**Stored data**
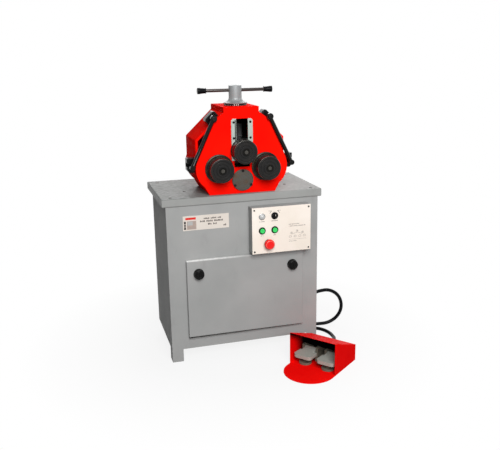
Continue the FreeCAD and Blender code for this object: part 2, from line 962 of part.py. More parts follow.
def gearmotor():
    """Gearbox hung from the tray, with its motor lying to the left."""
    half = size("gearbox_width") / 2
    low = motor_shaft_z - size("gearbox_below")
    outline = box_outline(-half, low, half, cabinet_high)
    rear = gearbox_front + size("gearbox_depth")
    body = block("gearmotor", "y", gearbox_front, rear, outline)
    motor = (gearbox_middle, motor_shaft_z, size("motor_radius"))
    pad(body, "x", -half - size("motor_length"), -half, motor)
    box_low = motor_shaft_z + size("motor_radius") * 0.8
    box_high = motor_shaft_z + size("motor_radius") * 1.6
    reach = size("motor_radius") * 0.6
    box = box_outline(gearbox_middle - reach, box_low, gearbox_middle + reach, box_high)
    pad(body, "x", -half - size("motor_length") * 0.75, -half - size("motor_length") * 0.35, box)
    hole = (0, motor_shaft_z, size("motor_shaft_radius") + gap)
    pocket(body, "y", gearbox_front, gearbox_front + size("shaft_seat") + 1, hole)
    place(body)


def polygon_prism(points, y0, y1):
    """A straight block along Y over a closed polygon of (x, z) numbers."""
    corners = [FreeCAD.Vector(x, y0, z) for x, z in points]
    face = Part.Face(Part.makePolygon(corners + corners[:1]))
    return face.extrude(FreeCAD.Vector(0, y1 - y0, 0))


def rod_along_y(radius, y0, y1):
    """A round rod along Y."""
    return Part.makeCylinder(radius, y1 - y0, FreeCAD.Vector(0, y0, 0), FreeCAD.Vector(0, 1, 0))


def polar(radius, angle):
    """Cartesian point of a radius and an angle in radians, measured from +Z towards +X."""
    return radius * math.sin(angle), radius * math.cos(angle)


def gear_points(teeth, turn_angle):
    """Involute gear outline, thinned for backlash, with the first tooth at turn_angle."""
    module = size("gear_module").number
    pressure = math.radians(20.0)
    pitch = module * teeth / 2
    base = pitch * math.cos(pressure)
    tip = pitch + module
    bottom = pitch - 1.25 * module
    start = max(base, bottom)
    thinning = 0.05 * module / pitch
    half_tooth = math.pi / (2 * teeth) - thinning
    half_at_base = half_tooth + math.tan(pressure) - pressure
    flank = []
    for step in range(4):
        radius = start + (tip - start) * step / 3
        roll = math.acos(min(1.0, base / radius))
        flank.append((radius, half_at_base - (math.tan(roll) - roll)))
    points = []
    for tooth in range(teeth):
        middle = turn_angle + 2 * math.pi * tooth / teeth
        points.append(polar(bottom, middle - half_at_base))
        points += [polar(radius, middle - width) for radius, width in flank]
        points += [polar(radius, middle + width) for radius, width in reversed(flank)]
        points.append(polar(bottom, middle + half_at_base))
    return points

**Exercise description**
Print back all the lines verbatim.

**Exercise output**
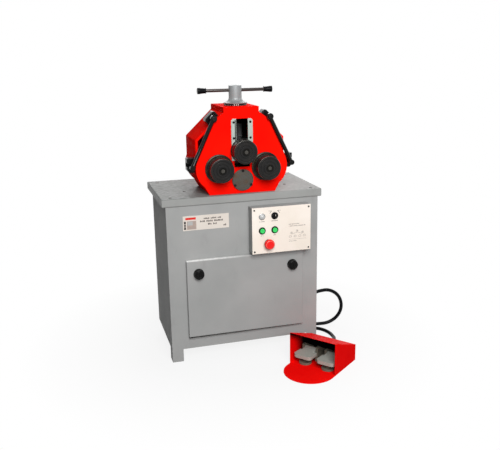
Continue the FreeCAD and Blender code for this object: part 2, from line 962 of part.py. More parts follow.
def gearmotor():
    """Gearbox hung from the tray, with its motor lying to the left."""
    half = size("gearbox_width") / 2
    low = motor_shaft_z - size("gearbox_below")
    outline = box_outline(-half, low, half, cabinet_high)
    rear = gearbox_front + size("gearbox_depth")
    body = block("gearmotor", "y", gearbox_front, rear, outline)
    motor = (gearbox_middle, motor_shaft_z, size("motor_radius"))
    pad(body, "x", -half - size("motor_length"), -half, motor)
    box_low = motor_shaft_z + size("motor_radius") * 0.8
    box_high = motor_shaft_z + size("motor_radius") * 1.6
    reach = size("motor_radius") * 0.6
    box = box_outline(gearbox_middle - reach, box_low, gearbox_middle + reach, box_high)
    pad(body, "x", -half - size("motor_length") * 0.75, -half - size("motor_length") * 0.35, box)
    hole = (0, motor_shaft_z, size("motor_shaft_radius") + gap)
    pocket(body, "y", gearbox_front, gearbox_front + size("shaft_seat") + 1, hole)
    place(body)


def polygon_prism(points, y0, y1):
    """A straight block along Y over a closed polygon of (x, z) numbers."""
    corners = [FreeCAD.Vector(x, y0, z) for x, z in points]
    face = Part.Face(Part.makePolygon(corners + corners[:1]))
    return face.extrude(FreeCAD.Vector(0, y1 - y0, 0))


def rod_along_y(radius, y0, y1):
    """A round rod along Y."""
    return Part.makeCylinder(radius, y1 - y0, FreeCAD.Vector(0, y0, 0), FreeCAD.Vector(0, 1, 0))


def polar(radius, angle):
    """Cartesian point of a radius and an angle in radians, measured from +Z towards +X."""
    return radius * math.sin(angle), radius * math.cos(angle)


def gear_points(teeth, turn_angle):
    """Involute gear outline, thinned for backlash, with the first tooth at turn_angle."""
    module = size("gear_module").number
    pressure = math.radians(20.0)
    pitch = module * teeth / 2
    base = pitch * math.cos(pressure)
    tip = pitch + module
    bottom = pitch - 1.25 * module
    start = max(base, bottom)
    thinning = 0.05 * module / pitch
    half_tooth = math.pi / (2 * teeth) - thinning
    half_at_base = half_tooth + math.tan(pressure) - pressure
    flank = []
    for step in range(4):
        radius = start + (tip - start) * step / 3
        roll = math.acos(min(1.0, base / radius))
        flank.append((radius, half_at_base - (math.tan(roll) - roll)))
    points = []
    for tooth in range(teeth):
        middle = turn_angle + 2 * math.pi * tooth / teeth
        points.append(polar(bottom, middle - half_at_base))
        points += [polar(radius, middle - width) for radius, width in flank]
        points += [polar(radius, middle + width) for radius, width in reversed(flank)]
        points.append(polar(bottom, middle + half_at_base))
    return points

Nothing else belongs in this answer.